Race Day Nutrition

Race Day Nutrition

Posted by Kate's Real Food on 2nd Aug 2016

Kate’s Real Food Ambassador, Molly Breslin is a USA Triathlon Coach and the founder of 22Tri. 22Tri provides highly specialized individual training plans and coaching for athletes. With a background in Western Medicine, dedication to nutrition and an enthusiastic and accomplished athlete, Molly is the perfect person to ask how does someone eat well for race day.

It’s not a voodoo approach, just common sense for training and getting on the podium. Molly’s a practicing nurse anesthetist who has worked in over 50 hospitals across the country. She’s been racing triathlons, duathlons, running, mountain biking, and adventure racing events since the mid-1990s. With 150 triathlons (on and off-road) under her belt and a passport that includes racing in France, India, Nepal, Zimbabwe, and Zambia, she has qualified for and competed in USA Triathlon on and off-road (Xterra) national championships several times.

Molly frequents the podium because she understands what works and improves performance with a healthy infrastructure. Molly was ranked as one of the 50 best female amateur triathletes in the Best of the US Amateur Triathlete Competition in 2005. When I caught up with her at Jackson Whole Grocer, she had just gotten Third Woman overall in the Delaware Ohio Mingo Man Triathlon a few days before. Powered by a Stash Bar and a banana, Molly’s had her pregame routine down for years, happily claiming that she’s powered by Kate’s Real Food bars.

"Kate's Bars and Bites are my go-to pre-race meal when I'm away from home for competitions. Kate's has the perfect combination of carbohydrates (simple and complex), protein and fat to provide me with sustained energy that puts me on the podium. The ingredients are whole and almost all organic. All the Kate's products taste incredible and are easily digested. I never have to worry about any stomach upset when racing with Kate's.”

Race day begins well before race day, it starts weeks, sometimes months in advance. And what you eat on Race Day needs to be thought of weeks or possibly months in advance. It’s not just the nutrition and training that goes into meals but also understanding how your body is going to react during an endurance trial or high level training. We’re all wired a little differently. “The most successful athletes are eating well and looking at the bigger picture of nutrition. Ask yourself does your body know what fuel is, what your body type and temperature dictate?” It’s not crazy stuff but it does require some magnifying glass time on personal habits.

“Bodies are fueled with carbs. In an Ironman, a 10-12 hour run, about 7000-8000 calories are burned. The recommendation is that you replace half of that during the event,” according to Molly. Event pre meals are key and should be eaten 2-2.5 hours before start time.
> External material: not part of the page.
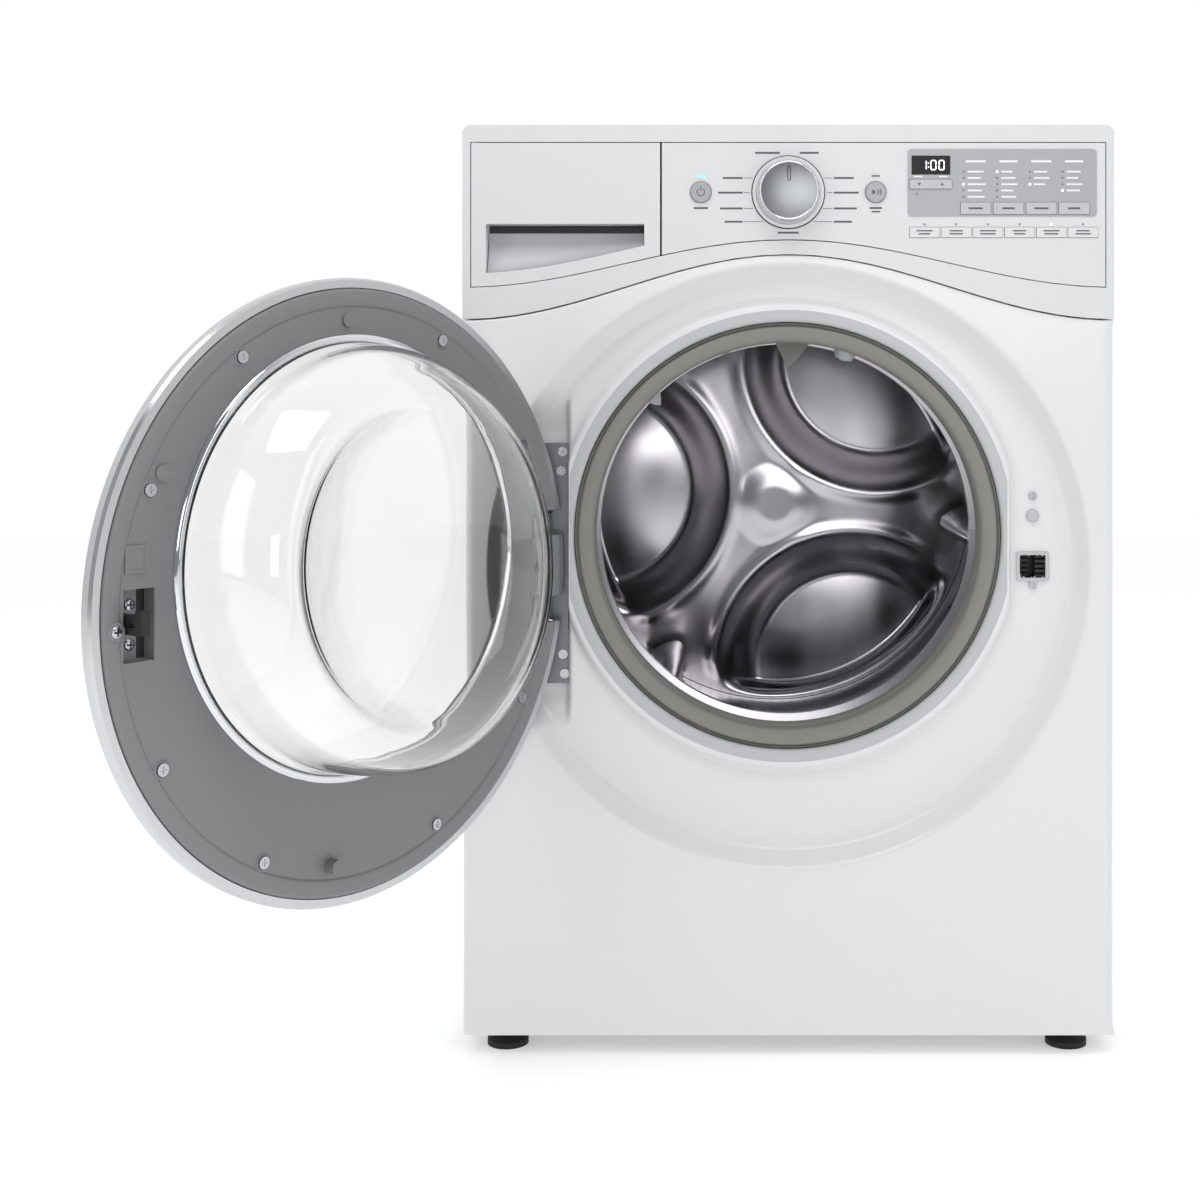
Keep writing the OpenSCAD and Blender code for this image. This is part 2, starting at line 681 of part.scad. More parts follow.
module drawer_tray() color("white") difference() {
    block(tray_x0, tray_x1, -front_t - drawer_l, -front_t, tray_z0, tray_z1);
    cells = [[0, 0.36], [0.38, 0.69], [0.71, 1]];
    for (c = cells) let (w = tray_x1 - tray_x0 - 4)
        block(tray_x0 + 2 + c[0] * w, tray_x0 + 2 + c[1] * w, -front_t - drawer_l + 3, -front_t - 3,
            tray_z0 + 3, tray_z1 + 1);
}

module dispenser_housing() color("gainsboro") difference() {
    block(tray_x0 - housing_gap - 2.5, tray_x1 + housing_gap + 2.5, -front_t - drawer_l - 16, -front_t - 5,
        tray_z0 - housing_gap - 2.5, tray_z1 + housing_gap + 2.5);
    block(tray_x0 - housing_gap, tray_x1 + housing_gap, -front_t - drawer_l - 13, 0,
        tray_z0 - housing_gap, tray_z1 + housing_gap);
    bar((tray_x0 + tray_x1) / 2, tray_z1 - 20, 8, -front_t - drawer_l - 20, -front_t - drawer_l);
}

module inlet_valves() color("gainsboro") for (x = valve_x) {
    difference() {
        union() {
            bar(x, valve_z, thread_r, -cab_d - 16, -cab_d - 1);
            bar(x, valve_z, 22, -cab_d - 2, -cab_d);
            bar(x, valve_z, 15, -cab_d - 1, -cab_d + 9);
            block(x - 14, x + 14, -cab_d + 8, -cab_d + 55, valve_z - 14, valve_z + 18);
        }
        bar(x, valve_z, 8, -cab_d - 17, -cab_d + 20);
    }
}

module power_inlet() color("black") difference() {
    union() {
        bar(inlet_x, valve_z, 14, -cab_d - 5, -cab_d);
        bar(inlet_x, valve_z, 9, -cab_d - 2, -cab_d + 18);
        bar(inlet_x, valve_z, 12.5, -cab_d + sheet, -cab_d + 7);
    }
    bar(inlet_x, valve_z, 4.5, -cab_d - 6, -cab_d + 19);
}

// ---- tub ----

module tub_front() color("gainsboro") {
    turned(0, port_z) {
        translate([tub_in, -tub_split_d]) square([tub_wall, tub_split_d - tub_front_d]);
        translate([tub_in, -tub_split_d]) square([rim_r - tub_in, 6]);
        translate([neck_r, -tub_front_d - tub_wall]) square([tub_out - neck_r, tub_wall]);
        translate([neck_r, -tub_front_d - tub_wall]) square([3, 20]);
    }
    difference() {
        translate([0, front_y + sump_d, port_z - tub_out - 34]) cylinder(r = sump_r, h = 50);
        translate([0, front_y + sump_d, port_z - tub_out - 35]) cylinder(r = sump_r - 3, h = 60);
        bar(0, port_z, tub_in + 1, -tub_split_d, 0);
    }
}

module tub_rear() color("gainsboro") difference() {
    union() {
        turned(0, port_z) {
            translate([tub_in, -tub_back_d]) square([tub_wall, tub_back_d - tub_split_d - 0.2]);
            translate([tub_in, -tub_split_d - 6.2]) square([rim_r - tub_in, 6]);
            translate([20, -tub_back_d - tub_wall]) square([tub_out - 20, tub_wall]);
            translate([20, -hub_d]) square([bearing_r + 12 - 20, hub_d - tub_back_d]);
        }
        for (a = [0 : 30 : 330]) translate([0, 0, port_z]) rotate([0, a, 0])
            translate([bearing_r + 8, front_y + tub_back_d, -2]) cube([tub_out - bearing_r - 12, 16, 4]);
        for (s = [-1, 1]) {
            translate([s > 0 ? spring_x - 10 : -spring_x - 10, front_y + spring_d - 8, port_z + 60])
                cube([20, 16, spring_foot - port_z - 60]);
            translate([s * damper_x - 10, front_y + damper_d - 10, port_z - tub_out + 38]) cube([20, 20, 20]);
        }
        translate([motor_x - 30, front_y + motor_d[0] + 20, port_z - tub_out - 20])
            cube([60, motor_d[1] - motor_d[0] - 88, 40]);
    }
    bar(0, port_z, tub_in, -tub_back_d, -tub_split_d);
    for (d = bearing_d) bar(0, port_z, bearing_r, -d - bearing_w - (d > bearing_d[0] ? 40 : 0),
        -d + (d > bearing_d[0] ? 0 : 40));
    for (s = [-1, 1]) translate([s * damper_x, front_y + damper_d, 0])
        cylinder(r = 5, h = port_z - tub_out + 50);
}

module bearings() color("silver") for (d = bearing_d) turned(0, port_z)
    translate([shaft_r + run_gap, -d - bearing_w]) square([bearing_r - shaft_r - run_gap, bearing_w]);

module counterweights() color("gray") for (a = [35, 215])
    translate([0, front_y, port_z]) rotate([90, 0, 0]) rotate_extrude(angle = 110, start = a)
        translate([neck_r + 12, -tub_front_d]) square([tub_out - neck_r - 14, 38]);

module motor() color("dimgray") difference() {
    union() {
        bar(motor_x, motor_z, motor_r, -motor_d[1], -motor_d[0]);
        translate([motor_x - 30, front_y + motor_d[0] + 20, motor_z + motor_r - 12])
            cube([60, motor_d[1] - motor_d[0] - 88, port_z - tub_out - 20 - motor_z - motor_r + 12]);
    }
    bar(motor_x, motor_z, motor_shaft_r + run_gap, -motor_d[1] - 1, -motor_d[1] + 40);
}

// points of a loop over both pulleys, grown by g: an arc on each, joined by their tangents
function belt_loop(g) = let (p = [0, port_z], q = [motor_x, motor_z], d = q - p, n = 40,
    lean = atan2(d[1], d[0]), wrap = acos((pulley_r - small_r) / norm(d)))
    concat([for (i = [0 : n]) let (a = lean + wrap + (360 - 2 * wrap) * i / n)
            p + (pulley_r + g) * [cos(a), sin(a)]],
        [for (i = [0 : n / 4]) let (a = lean - wrap + 2 * wrap * i / n * 4)
            q + (small_r + g) * [cos(a), sin(a)]]);

module drive_belt() color("black") slab(-pulley_d[1] + 2, -pulley_d[0] - 2) difference() {
    polygon(belt_loop(3.8));
    polygon(belt_loop(0.8));
}

module damper_cylinders() color("dimgray") for (s = [-1, 1])
    translate([s * damper_x, front_y + damper_d, pan_z]) {
        difference() {
            cylinder(r = damper_r, h = 150);
            translate([0, 0, 6]) cylinder(r = damper_bore, h = 150);
        }
    }

module damper_rods() color("silver") for (s = [-1, 1]) translate([s * damper_x, front_y + damper_d, 0]) {
    translate([0, 0, pan_z + 70]) cylinder(r = 5, h = port_z - tub_out + 46 - pan_z - 70, $fn = 48);
    translate([0, 0, pan_z + 70]) cylinder(r = damper_bore - 0.4, h = 16);
}

// a close-wound spring, as a ribbed sleeve with a straight hook on each end
module suspension_springs() color("silver") for (s = [-1, 1])
    translate([s * spring_x, front_y + spring_d, spring_foot]) {
        h = spring_top - spring_foot;
        coils = 22;
        pitch = 4;
        z0 = (h - coils * pitch) / 2;
        rotate_extrude() {
            for (i = [0 : coils]) translate([11, z0 + i * pitch]) circle(r = 2.3, $fn = 24);
            for (z = [z0, z0 + coils * pitch]) translate([0, z - 1.5]) square([11, 3]);
        }
        translate([0, 0, 0.2]) cylinder(r = 2.5, h = z0, $fn = 24);
        translate([0, 0, h - z0 - 0.2]) cylinder(r = 2.5, h = z0, $fn = 24);
    }

module drain_pump() color("gainsboro") translate([0, front_y + sump_d, 0]) {
    difference() {
        union() {
            translate([0, 0, pan_z + 6]) cylinder(r = 42, h = 52);
            translate([0, 0, pan_z + 58]) cylinder(r = sump_r, h = pump_top - pan_z - 58 + 14);
        }
        translate([0, 0, pan_z + 50]) cylinder(r = sump_r - 4, h = 120);
    }
    translate([38, 0, pan_z + 34]) rotate([0, 90, 0]) cylinder(r = 27, h = 90);
    for (x = [-30, 30]) translate([x - 6, -6, pan_z]) cube([12, 12, 8]);
}

module sump_hose() color("dimgray") {
    z0 = pump_top;
    z1 = port_z - tub_out - 20;
    translate([0, front_y + sump_d, 0]) rotate_extrude()
        ribbon(concat([[sump_r + 1.8, z0]],
            [for (i = [1 : 9]) [sump_r + 3 + 4 * (i % 2), z0 + (z1 - z0) * i / 10]],
            [[sump_r + 1.8, z1]]), 3);
}

// ---- drum ----

module drum_shell() color("silver") turned(0, port_z) {
    ribbon([[mouth_r + 1, -drum_front - 9], [mouth_r + 1, -drum_front - 2], [mouth_r + 9, -drum_front],
        [drum_r - 9, -drum_front - 6], [drum_r - 0.5, -drum_front - 14],
        [drum_r - 0.5, -drum_back_d + 2]], 1);
}

module drum_back() color("silver") {
    slab(-drum_back_d, -drum_back_d + 1.2) difference() {
        translate([0, port_z]) circle(r = drum_r - 2);
        for (a = lobes) translate([lobe_at * cos(a), port_z + lobe_at * sin(a)]) circle(r = lobe_r);
    }
    for (a = lobes) turned(lobe_at * cos(a), port_z + lobe_at * sin(a))
        translate([0, -drum_back_d]) polygon([[lobe_r, 1.2], [lobe_r - 8, 0.8], [lobe_r - 20, -6.4],
            [0, -8], [0, -9.2], [lobe_r - 20.5, -7.6], [lobe_r - 8.3, -0.4], [lobe_r, 0]]);
}

module drum_baffles() color("silver") for (a = arms)
    translate([0, front_y + drum_front + 22, port_z]) rotate([0, -a, 0]) rotate([-90, 0, 0])
        linear_extrude(drum_l - 40) intersection() {
            polygon([[drum_r + 5, -34], [drum_r - 26, -22], [drum_r - 42, -9], [drum_r - 44, 0],
                [drum_r - 42, 9], [drum_r - 26, 22], [drum_r + 5, 34]]);
            circle(r = drum_r - 1.2);
        }

module drum_spider() color("gray") {
    slab(-drum_back_d - 28, -drum_back_d - 3) difference() {
        translate([0, port_z]) {
            circle(r = 46);
            for (a = arms) rotate(a) polygon([[30, -34], [drum_r - 6, -13], [drum_r - 6, 13], [30, 34]]);
        }
        for (a = lobes) translate([lobe_at * cos(a), port_z + lobe_at * sin(a)]) circle(r = lobe_r + 4);
    }
    turned(0, port_z) translate([drum_r - 14, -drum_back_d - 28]) square([12, 25]);
    bar(0, port_z, shaft_r, -hub_d - 4, -drum_back_d - 20);
    bar(0, port_z, stub_r, -pulley_d[1] - 8, -hub_d - 3);
}

module drum_pulley() color("silver") slab(-pulley_d[1], -pulley_d[0]) translate([0, port_z]) difference() {
    union() {
        difference() {
            circle(r = pulley_r);
            circle(r = pulley_r - 10);
        }
        circle(r = 30);
        for (a = [0 : 60 : 300]) rotate(a) translate([20, -7]) square([pulley_r - 25, 14]);
    }
    circle(r = stub_r);
}

module motor_pulley() color("silver") {
    bar(motor_x, motor_z, motor_shaft_r, -pulley_d[1], -motor_d[1] + 36);
    bar(motor_x, motor_z, small_r, -pulley_d[1], -pulley_d[0]);
}

cabinet_shell();
rear_cover();
top_panel();
base_frame();
front_panel();
console_frame();
control_fascia();
display_overlay();
control_board();
dispenser_housing();
inlet_valves();
hinge_bracket();
panel_screws();
door_lock();
levelling_feet();
drain_pump();
power_inlet();
door_gasket();
suspension_springs();
damper_cylinders();
sump_hose();
hinge_pins();
door_liner();
hinge_arms();
door_trim_ring();
door_window();
glass_bowl();
glass_ring();
door_screws();
latch_hook();
door_bumpers();
tub_rear();
tub_front();
counterweights();
motor();
bearings();
drive_belt();
damper_rods();
drum_shell();
drum_back();
drum_baffles();
drum_spider();
drum_pulley();
motor_pulley();
drawer_front();
drawer_tray();
program_knob();
power_button();
start_button();
time_rocker();
modifier_key(1);  // modifier_key_1
modifier_key(2);  // modifier_key_2
modifier_key(3);  // modifier_key_3
modifier_key(4);  // modifier_key_4
option_key(1);  // option_key_1
option_key(2);  // option_key_2
option_key(3);  // option_key_3
option_key(4);  // option_key_4
option_key(5);  // option_key_5
option_key(6);  // option_key_6
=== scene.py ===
# %% [markdown]
# # A front load washing machine with its door standing open
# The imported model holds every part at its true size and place, so this lesson only gives it its looks.
# Pressed, blown and moulded shapes are made again as smooth surfaces worked out with numpy, and each finish
# is a procedural material named for what the real part is made of. Lengths are in metres inside Blender;
# small ones are written in millimetres and turned by one constant.

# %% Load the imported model
import json

import bmesh
import bpy
import numpy as np
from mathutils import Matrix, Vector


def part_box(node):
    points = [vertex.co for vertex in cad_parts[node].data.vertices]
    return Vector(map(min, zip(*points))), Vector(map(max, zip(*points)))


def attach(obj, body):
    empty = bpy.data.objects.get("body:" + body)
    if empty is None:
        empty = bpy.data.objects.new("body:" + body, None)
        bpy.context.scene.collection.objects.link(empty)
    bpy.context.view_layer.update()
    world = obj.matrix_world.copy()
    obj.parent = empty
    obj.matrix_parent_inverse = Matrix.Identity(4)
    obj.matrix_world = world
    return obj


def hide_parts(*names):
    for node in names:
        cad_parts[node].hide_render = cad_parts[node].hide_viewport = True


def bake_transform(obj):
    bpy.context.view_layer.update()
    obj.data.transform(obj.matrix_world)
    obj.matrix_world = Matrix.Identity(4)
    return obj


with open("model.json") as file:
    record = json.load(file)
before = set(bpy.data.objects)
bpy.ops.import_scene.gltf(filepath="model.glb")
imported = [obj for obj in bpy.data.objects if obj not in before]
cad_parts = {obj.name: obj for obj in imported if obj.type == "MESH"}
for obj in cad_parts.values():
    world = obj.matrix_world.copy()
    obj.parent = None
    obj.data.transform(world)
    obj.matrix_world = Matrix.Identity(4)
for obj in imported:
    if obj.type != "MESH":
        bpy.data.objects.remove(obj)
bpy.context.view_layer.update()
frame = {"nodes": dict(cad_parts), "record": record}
MM = 0.001

# %% [markdown]
# ## The places that everything hangs on
# A part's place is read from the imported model, never guessed: the front face, the hinge axis and the drum
# axis come from the joints and from the nodes' boxes. Depth is written as t in millimetres, positive out of
# the front face, so `at(-24)` is a plane 24 mm inside it.

# %% Driving places
joints = {j["name"]: j for j in frame["record"]["behaviour"]["joints"]}
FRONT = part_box("front_panel")[0][1]
HALF_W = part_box("front_panel")[1][0]
PANEL_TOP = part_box("front_panel")[1][2]
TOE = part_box("front_panel")[0][2]
HINGE = np.array(joints["door_swing"]["pos_m"])
OPEN_ANGLE = np.radians(joints["door_swing"]["range_deg"][1])
PORT_Z = joints["drum_spin"]["pos_m"][2]
DOOR_Z = HINGE[2]
KNOB = np.array(joints["knob_turn"]["pos_m"])


def at(t):
    """The Y of a plane t millimetres out of the front face: y = FRONT - t."""
    return FRONT - t * MM


print("front face at y =", round(FRONT, 4), "drum axis at z =", round(PORT_Z, 3))

# %% [markdown]
# ## Camera
# The camera looks straight on, from a little left of the middle and above the door, with the lens shifted
# instead of tilted, so that the cabinet's edges stay upright. The distance sets how strongly the open door
# grows towards the viewer.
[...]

Balanced food choices of protein, fat and carbs are what the body needs to perform. Eggs and complex carbs from a quality whole grain such as oatmeal or quinoa are ideal choices. Fresh fruit and water are next. But understand your preferences. “High fiber fruits can be hard to manage and super high fat foods such as tortillas can stimulate the gallbladder to empty, and thus cause GI stress.” Other triggers to be aware of: anything new. According to Molly the best thing you can do to prepare for race day is replicate your home routine and if you can’t do that, prepare with the next best options. Shop and leave for your race prepared with things that work for you. “If you haven’t tweaked your nutrition before race day don’t start the day of.” The last place you want to spend the length of the competition is in the bathroom.

Performance is linked to steadiness and that’s just not diet, it’s everything else you need to manage: your clothes, your equipment, your glasses. Make sure things work and that you have back up. And above all drink water. Water is integral to every calorie burned and it’s the best maintenance for our bodies.

Sage advice from Molly, “Start simple. Try something multiple times and keep with it, especially with diet. So many people expect different results and never change their habits, or on the opposite side of the spectrum, there are athletes that change it up everyday.” It’s so important to understand what performance means for your individual body.

Molly refers to it as training smarter and scheduling kinder miles amid the hard ones, drinking more water (hydration, hydration, hydration she says with a smile while waving her hands about) and being responsible about recovery. “If training for a big event, take naps, include foods with micronutrients, remember that recovery begins the second the workout begins. We need proteins to repair muscle breakdown, and we need to replenish glucose storage in our liver and muscles used during the race so eat within 15-30 minutes of completion. With a moderate workout, you don’t need a meal but you do need to support your body with something.”

Molly got into coaching because she needed “to transition from the illness industry to the wellness industry, and help keep people off the operating table.” She’s been one of Kate’s Real Food’s biggest fans for years, sharing the bars with her clients across the country. “Using Kate's products also gives me the chance to support local business and sustainable organic farming practices. That's feels just as good to me as winning a triathlon trophy!"